_BRIEF:_ Give back, unchanged, the line with "const bounds = new", the line with "cad_parts[node].hide_render = cad_parts[node].hide_viewport", and every line between them, and no other line.

_RAW RECORDS:_
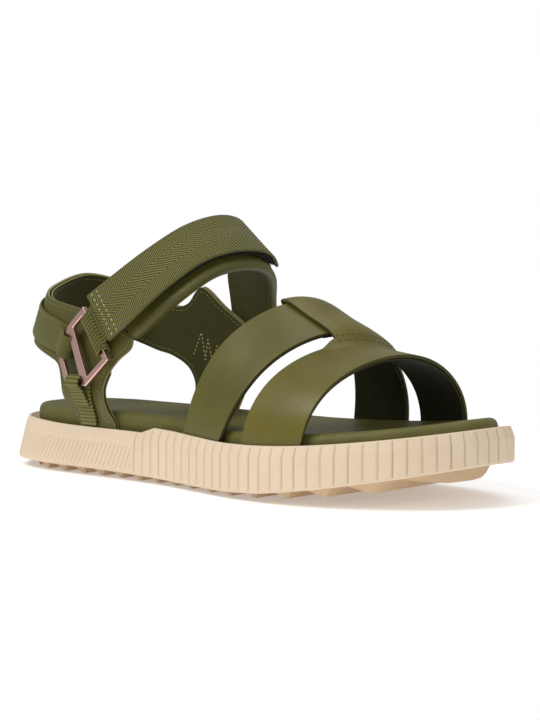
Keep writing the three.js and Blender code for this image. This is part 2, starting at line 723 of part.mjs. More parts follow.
function closureLoop() {
  const half = ringLoopWidth / webbingWidth / 2;
  const strip = layer(ankleSurface, ringLoopSpan, [0.5 - half, 0.5 + half], [6, 2],
    -clearance - webbingThickness, -clearance);
  const eye = tapeEye({
    from: corner('top'), to: corner('right'), place: 0.5, width: ringLoopWidth, hole: closureHole, tail: 6,
  });
  return joined(strip, eye);
}

// ---- assembly ----
const colours = {
  sole: '#e3cdb0', board: '#b79f7c', foam: '#d9d3c4', leather: '#5d5a2a', lining: '#3b3a20',
  webbing: '#585a2d', hook: '#2c2c1c', metal: '#d9a48c',
};

const finishes = {
  sole: [0.75, 0], board: [0.9, 0], foam: [0.9, 0], leather: [0.55, 0], lining: [0.8, 0],
  webbing: [0.9, 0], hook: [0.95, 0], metal: [0.3, 1],
};

const sandal = new THREE.Group();

function piece(name, finish, geometry) {
  const [roughness, metalness] = finishes[finish];
  const material = new THREE.MeshStandardMaterial({ color: colours[finish], roughness, metalness });
  const mesh = new THREE.Mesh(geometry, material);
  mesh.name = name;
  sandal.add(mesh);
}

const upperLayer = (at) => layer(at, whole, whole, [28, 3], leatherInner, strapStack);
const innerLayer = (at) => layer(at, whole, trimmed, [28, 3], 0, liningThickness);

piece('tread', 'sole', tread());
piece('midsole', 'sole', midsole());
piece('insole_board', 'board', insoleBoard());
piece('footbed_foam', 'foam', footbedFoam());
piece('footbed_cover', 'leather', footbedCover());
piece('toe_strap', 'leather', joined(upperLayer(toeSurface), tongue()));
piece('toe_strap_lining', 'lining', innerLayer(toeSurface));
piece('instep_strap', 'leather', upperLayer(instepSurface));
piece('instep_strap_lining', 'lining', innerLayer(instepSurface));
piece('quarter', 'leather', quarter());
piece('quarter_lining', 'lining', quarterLining());
piece('heel_tape', 'webbing', heelTape());
piece('ring_tape', 'webbing', ringTape());
piece('ring', 'metal', metalRing());
piece('closure_loop', 'webbing', closureLoop());
piece('closure_webbing', 'webbing', layer(ankleSurface, webbingSpan, whole, [22, 3], 0, leatherThickness));
piece('closure_hook', 'hook', patch(hookSpan, hookInner));
piece('pad_loop', 'hook', patch(loopSpan, loopInner));
piece('pad_leather', 'leather', padLayer(padOuterInner, loopInner - clearance));
piece('pad_foam', 'foam', padLayer(padFoamInner, padOuterInner - clearance));
piece('pad_lining', 'lining', padLayer(padLiningInner, padFoamInner - clearance));

const bounds = new THREE.Box3().setFromObject(sandal, true);
const centre = bounds.getCenter(new THREE.Vector3());
sandal.position.set(-centre.x, -centre.y, -bounds.min.z);
sandal.updateMatrixWorld(true);

export default sandal;
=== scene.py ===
# Strappy sport sandal, right foot: the leather, webbing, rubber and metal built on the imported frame.
import math

import bpy
import bmesh
import numpy as np
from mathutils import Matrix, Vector, geometry


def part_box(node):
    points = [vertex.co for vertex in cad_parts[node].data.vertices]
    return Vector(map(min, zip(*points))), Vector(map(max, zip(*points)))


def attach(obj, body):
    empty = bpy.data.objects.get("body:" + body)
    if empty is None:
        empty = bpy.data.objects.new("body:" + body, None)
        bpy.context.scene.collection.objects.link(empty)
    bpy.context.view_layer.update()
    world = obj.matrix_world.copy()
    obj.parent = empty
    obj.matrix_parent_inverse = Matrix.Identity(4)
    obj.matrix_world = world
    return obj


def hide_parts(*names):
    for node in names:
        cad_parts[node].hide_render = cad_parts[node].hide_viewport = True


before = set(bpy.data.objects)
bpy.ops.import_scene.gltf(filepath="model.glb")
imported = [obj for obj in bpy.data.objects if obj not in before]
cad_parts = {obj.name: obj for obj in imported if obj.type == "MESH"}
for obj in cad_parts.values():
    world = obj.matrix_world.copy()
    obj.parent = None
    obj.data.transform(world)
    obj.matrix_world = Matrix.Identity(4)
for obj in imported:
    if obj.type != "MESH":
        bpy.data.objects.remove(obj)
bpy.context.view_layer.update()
mm = 0.001

# Where the drawing lies in the frame: the heel at x = 0, toe along +x, inner side along +y.
soleBox = [tuple(corner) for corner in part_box("midsole")]
ringBox = [tuple(corner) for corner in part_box("ring")]
soleLength = (soleBox[1][0] - soleBox[0][0]) / mm


def lerp(a, b, t):
    return a + (b - a) * t


def clamp(value, low, high):
    return max(low, min(high, value))


def along(share):
    return share * soleLength


def unit(vector):
    return vector / np.linalg.norm(vector)


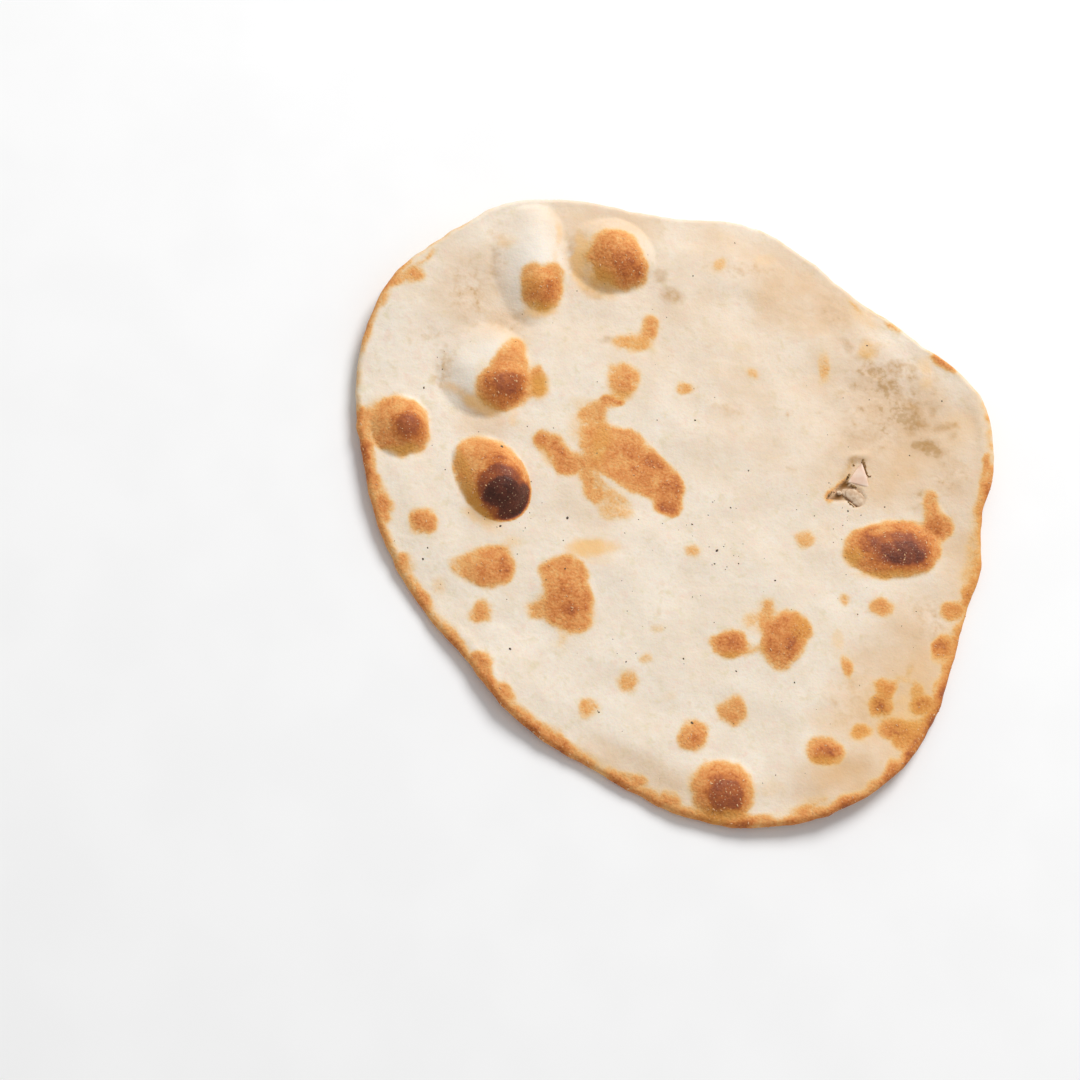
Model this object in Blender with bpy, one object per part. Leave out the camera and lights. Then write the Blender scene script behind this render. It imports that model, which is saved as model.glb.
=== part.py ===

_COMPLETE ANSWER:_
const bounds = new THREE.Box3().setFromObject(sandal, true);
const centre = bounds.getCenter(new THREE.Vector3());
sandal.position.set(-centre.x, -centre.y, -bounds.min.z);
sandal.updateMatrixWorld(true);

export default sandal;
=== scene.py ===
# Strappy sport sandal, right foot: the leather, webbing, rubber and metal built on the imported frame.
import math

import bpy
import bmesh
import numpy as np
from mathutils import Matrix, Vector, geometry


def part_box(node):
    points = [vertex.co for vertex in cad_parts[node].data.vertices]
    return Vector(map(min, zip(*points))), Vector(map(max, zip(*points)))


def attach(obj, body):
    empty = bpy.data.objects.get("body:" + body)
    if empty is None:
        empty = bpy.data.objects.new("body:" + body, None)
        bpy.context.scene.collection.objects.link(empty)
    bpy.context.view_layer.update()
    world = obj.matrix_world.copy()
    obj.parent = empty
    obj.matrix_parent_inverse = Matrix.Identity(4)
    obj.matrix_world = world
    return obj


def hide_parts(*names):
    for node in names:
        cad_parts[node].hide_render = cad_parts[node].hide_viewport = True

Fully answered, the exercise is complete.